Reproduce exactly the lines from the one containing "for part_group in" down to the one containing "obj.matrix_parent_inverse = Matrix.Identity(4)", including both of those lines, and nothing else.

____________

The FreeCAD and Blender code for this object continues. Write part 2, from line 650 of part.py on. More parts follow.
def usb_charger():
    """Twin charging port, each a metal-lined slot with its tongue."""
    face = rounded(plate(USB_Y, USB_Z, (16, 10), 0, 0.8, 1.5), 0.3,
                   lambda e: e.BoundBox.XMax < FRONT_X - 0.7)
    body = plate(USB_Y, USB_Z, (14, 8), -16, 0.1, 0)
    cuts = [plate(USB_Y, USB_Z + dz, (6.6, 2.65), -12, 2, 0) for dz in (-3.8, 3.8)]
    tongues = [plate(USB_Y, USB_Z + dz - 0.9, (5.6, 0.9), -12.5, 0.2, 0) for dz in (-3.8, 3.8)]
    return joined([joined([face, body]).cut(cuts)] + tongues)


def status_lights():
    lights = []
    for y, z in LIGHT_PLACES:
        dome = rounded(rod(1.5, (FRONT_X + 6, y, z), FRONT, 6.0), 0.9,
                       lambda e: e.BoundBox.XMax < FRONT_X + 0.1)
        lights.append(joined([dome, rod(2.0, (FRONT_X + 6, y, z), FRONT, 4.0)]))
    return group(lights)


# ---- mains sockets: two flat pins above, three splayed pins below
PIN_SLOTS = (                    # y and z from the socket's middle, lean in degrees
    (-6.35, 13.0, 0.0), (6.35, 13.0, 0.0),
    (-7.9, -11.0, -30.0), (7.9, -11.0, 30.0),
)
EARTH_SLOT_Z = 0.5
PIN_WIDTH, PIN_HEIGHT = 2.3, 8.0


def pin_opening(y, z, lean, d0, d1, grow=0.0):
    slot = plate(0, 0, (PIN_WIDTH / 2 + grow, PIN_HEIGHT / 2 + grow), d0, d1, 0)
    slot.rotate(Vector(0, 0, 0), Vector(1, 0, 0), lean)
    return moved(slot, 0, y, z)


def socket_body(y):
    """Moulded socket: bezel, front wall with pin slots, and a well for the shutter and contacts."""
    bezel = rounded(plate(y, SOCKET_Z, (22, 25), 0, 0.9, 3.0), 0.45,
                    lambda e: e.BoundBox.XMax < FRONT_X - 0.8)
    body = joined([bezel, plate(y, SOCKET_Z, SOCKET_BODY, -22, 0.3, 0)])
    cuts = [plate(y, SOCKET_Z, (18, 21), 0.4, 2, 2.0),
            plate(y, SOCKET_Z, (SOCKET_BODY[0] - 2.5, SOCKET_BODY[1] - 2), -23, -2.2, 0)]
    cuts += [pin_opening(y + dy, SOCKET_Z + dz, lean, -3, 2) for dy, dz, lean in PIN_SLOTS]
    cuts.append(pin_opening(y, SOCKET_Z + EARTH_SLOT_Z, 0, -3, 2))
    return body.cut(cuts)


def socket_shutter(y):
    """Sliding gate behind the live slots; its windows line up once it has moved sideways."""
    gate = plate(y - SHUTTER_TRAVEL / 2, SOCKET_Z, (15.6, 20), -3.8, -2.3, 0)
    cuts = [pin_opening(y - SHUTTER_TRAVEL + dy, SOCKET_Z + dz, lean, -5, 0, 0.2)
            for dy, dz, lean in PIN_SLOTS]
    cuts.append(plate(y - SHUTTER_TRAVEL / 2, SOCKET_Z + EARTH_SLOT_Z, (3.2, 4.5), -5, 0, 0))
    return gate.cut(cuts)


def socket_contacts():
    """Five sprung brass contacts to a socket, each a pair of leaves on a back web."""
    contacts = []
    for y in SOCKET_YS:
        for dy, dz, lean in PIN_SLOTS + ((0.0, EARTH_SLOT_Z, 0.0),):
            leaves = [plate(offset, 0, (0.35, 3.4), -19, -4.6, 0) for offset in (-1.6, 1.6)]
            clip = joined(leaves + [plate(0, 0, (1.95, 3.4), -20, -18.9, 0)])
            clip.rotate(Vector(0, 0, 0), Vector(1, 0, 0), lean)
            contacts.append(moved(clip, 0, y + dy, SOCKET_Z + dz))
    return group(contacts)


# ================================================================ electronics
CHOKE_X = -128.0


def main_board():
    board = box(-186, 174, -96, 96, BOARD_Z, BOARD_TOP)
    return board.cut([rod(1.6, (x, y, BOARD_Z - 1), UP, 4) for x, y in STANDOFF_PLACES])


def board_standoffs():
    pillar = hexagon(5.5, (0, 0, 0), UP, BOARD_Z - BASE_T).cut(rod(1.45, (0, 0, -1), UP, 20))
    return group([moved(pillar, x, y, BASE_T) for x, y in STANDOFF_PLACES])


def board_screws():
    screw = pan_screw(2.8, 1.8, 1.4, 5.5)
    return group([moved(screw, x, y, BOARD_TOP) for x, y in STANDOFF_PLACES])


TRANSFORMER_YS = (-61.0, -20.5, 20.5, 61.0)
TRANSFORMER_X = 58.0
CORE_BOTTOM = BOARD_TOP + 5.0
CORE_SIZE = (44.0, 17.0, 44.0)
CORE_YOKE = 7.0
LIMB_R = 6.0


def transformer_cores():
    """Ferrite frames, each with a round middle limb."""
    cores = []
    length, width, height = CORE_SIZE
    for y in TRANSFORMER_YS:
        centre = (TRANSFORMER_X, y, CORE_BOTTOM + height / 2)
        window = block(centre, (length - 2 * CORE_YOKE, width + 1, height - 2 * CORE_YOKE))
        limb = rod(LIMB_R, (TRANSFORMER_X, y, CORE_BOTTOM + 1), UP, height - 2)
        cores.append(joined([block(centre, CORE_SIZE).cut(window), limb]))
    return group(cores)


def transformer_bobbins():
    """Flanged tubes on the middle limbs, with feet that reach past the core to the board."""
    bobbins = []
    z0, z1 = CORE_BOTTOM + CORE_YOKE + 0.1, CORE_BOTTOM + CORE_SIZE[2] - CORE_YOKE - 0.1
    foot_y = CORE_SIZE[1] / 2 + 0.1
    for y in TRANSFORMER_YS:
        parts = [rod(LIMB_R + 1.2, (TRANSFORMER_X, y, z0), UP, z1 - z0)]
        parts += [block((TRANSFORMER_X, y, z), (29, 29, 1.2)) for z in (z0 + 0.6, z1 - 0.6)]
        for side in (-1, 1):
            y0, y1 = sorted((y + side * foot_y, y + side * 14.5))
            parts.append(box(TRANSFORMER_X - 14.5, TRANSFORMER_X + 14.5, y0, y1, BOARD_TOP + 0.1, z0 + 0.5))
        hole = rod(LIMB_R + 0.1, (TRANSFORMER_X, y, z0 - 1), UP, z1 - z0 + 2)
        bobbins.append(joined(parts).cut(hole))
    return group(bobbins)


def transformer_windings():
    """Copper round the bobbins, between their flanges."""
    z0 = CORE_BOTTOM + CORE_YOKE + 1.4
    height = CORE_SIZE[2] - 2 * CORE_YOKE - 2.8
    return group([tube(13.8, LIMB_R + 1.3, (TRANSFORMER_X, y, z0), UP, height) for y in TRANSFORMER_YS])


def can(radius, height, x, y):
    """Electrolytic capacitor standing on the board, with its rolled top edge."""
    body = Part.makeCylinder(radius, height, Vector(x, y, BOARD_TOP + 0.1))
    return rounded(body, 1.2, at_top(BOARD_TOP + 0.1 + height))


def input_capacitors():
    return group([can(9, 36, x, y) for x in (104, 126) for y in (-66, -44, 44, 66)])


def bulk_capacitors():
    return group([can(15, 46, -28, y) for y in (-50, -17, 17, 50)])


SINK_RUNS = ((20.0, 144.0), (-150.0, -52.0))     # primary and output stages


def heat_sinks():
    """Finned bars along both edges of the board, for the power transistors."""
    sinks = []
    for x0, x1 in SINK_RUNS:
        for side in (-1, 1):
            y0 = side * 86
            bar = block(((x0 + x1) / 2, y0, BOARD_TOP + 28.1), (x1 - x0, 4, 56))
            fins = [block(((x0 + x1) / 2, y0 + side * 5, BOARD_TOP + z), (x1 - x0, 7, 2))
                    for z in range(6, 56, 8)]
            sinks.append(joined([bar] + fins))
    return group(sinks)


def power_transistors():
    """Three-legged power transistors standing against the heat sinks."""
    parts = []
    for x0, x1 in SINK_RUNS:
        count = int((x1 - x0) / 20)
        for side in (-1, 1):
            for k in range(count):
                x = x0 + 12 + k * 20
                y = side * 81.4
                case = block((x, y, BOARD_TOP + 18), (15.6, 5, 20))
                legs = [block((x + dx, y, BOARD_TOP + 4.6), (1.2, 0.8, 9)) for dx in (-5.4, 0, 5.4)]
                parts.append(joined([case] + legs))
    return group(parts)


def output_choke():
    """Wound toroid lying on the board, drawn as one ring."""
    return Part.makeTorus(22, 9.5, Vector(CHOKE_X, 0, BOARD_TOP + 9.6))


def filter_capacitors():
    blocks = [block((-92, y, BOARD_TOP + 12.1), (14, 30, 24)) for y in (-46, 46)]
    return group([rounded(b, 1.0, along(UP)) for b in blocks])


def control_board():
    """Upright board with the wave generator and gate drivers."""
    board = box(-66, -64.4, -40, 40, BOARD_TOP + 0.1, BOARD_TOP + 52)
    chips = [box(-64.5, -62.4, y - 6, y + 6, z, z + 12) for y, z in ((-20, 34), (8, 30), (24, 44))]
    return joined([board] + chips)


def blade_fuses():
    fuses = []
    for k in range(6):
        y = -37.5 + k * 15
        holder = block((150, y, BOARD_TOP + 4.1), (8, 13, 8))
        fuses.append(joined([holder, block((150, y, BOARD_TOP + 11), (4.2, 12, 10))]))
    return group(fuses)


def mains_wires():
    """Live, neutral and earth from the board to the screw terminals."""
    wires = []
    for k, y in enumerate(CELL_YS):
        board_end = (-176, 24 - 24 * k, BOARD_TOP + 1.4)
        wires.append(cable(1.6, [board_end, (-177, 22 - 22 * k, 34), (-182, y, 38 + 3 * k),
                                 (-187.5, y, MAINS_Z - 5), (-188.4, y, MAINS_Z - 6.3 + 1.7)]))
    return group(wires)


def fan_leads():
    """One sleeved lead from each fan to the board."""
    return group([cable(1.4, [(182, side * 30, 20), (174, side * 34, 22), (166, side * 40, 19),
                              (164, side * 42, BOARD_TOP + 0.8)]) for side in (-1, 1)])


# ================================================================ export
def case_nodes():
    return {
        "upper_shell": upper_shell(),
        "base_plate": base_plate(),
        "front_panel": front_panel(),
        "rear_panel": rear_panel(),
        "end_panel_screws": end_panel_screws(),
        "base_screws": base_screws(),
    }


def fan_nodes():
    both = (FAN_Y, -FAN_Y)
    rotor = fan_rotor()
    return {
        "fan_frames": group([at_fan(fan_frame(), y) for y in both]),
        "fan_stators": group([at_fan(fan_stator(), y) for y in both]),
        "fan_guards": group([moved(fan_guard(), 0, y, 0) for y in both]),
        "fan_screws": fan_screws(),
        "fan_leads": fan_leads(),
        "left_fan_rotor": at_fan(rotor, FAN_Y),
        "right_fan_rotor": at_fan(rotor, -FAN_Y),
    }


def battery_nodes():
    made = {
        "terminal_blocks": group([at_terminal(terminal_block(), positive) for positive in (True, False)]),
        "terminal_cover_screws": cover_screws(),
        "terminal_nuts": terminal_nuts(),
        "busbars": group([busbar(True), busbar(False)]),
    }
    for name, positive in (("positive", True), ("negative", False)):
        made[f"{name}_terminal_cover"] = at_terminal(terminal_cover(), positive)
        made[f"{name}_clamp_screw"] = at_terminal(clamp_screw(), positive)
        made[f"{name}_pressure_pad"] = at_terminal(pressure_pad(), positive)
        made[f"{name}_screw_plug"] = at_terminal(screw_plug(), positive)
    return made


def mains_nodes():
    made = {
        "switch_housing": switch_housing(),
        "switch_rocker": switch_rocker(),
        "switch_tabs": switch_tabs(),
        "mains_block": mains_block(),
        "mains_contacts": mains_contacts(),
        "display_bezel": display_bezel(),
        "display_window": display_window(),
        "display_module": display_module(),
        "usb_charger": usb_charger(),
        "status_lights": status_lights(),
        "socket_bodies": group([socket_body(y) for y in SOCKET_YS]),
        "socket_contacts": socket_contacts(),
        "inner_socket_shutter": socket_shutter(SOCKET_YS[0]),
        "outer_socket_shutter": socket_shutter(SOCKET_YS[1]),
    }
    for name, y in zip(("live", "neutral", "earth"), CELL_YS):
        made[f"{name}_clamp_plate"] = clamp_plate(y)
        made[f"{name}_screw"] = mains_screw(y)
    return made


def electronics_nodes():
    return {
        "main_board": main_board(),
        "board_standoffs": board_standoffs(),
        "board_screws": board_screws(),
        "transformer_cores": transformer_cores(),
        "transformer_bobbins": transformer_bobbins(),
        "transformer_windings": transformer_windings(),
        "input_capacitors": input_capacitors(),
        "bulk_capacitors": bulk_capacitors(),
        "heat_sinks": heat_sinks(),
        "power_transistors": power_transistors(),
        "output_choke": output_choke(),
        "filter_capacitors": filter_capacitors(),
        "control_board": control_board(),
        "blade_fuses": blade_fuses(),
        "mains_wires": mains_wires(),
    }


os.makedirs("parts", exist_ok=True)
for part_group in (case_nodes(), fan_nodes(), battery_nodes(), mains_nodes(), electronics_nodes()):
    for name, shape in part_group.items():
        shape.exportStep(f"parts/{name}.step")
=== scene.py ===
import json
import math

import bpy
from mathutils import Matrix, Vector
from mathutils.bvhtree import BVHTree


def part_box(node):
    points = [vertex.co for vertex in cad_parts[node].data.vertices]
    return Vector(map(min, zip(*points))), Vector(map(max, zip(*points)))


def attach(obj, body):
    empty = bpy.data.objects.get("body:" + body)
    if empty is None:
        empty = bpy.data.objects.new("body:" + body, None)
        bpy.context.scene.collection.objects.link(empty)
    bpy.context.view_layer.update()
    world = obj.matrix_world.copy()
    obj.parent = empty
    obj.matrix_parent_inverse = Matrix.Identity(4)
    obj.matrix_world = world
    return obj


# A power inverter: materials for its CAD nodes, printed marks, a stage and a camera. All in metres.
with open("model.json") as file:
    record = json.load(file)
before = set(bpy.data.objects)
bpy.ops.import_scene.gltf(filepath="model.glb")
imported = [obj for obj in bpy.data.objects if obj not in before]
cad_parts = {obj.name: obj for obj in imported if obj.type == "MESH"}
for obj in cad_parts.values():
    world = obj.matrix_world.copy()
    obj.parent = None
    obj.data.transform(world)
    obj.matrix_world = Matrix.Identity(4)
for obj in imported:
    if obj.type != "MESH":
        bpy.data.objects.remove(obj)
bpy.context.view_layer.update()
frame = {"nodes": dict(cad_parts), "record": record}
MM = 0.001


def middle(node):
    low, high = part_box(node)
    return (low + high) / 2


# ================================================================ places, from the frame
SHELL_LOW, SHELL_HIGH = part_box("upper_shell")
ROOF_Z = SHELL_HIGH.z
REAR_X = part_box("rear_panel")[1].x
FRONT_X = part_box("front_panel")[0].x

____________

ANSWER TO THIS TASK »
for part_group in (case_nodes(), fan_nodes(), battery_nodes(), mains_nodes(), electronics_nodes()):
    for name, shape in part_group.items():
        shape.exportStep(f"parts/{name}.step")
=== scene.py ===
import json
import math

import bpy
from mathutils import Matrix, Vector
from mathutils.bvhtree import BVHTree


def part_box(node):
    points = [vertex.co for vertex in cad_parts[node].data.vertices]
    return Vector(map(min, zip(*points))), Vector(map(max, zip(*points)))


def attach(obj, body):
    empty = bpy.data.objects.get("body:" + body)
    if empty is None:
        empty = bpy.data.objects.new("body:" + body, None)
        bpy.context.scene.collection.objects.link(empty)
    bpy.context.view_layer.update()
    world = obj.matrix_world.copy()
    obj.parent = empty
    obj.matrix_parent_inverse = Matrix.Identity(4)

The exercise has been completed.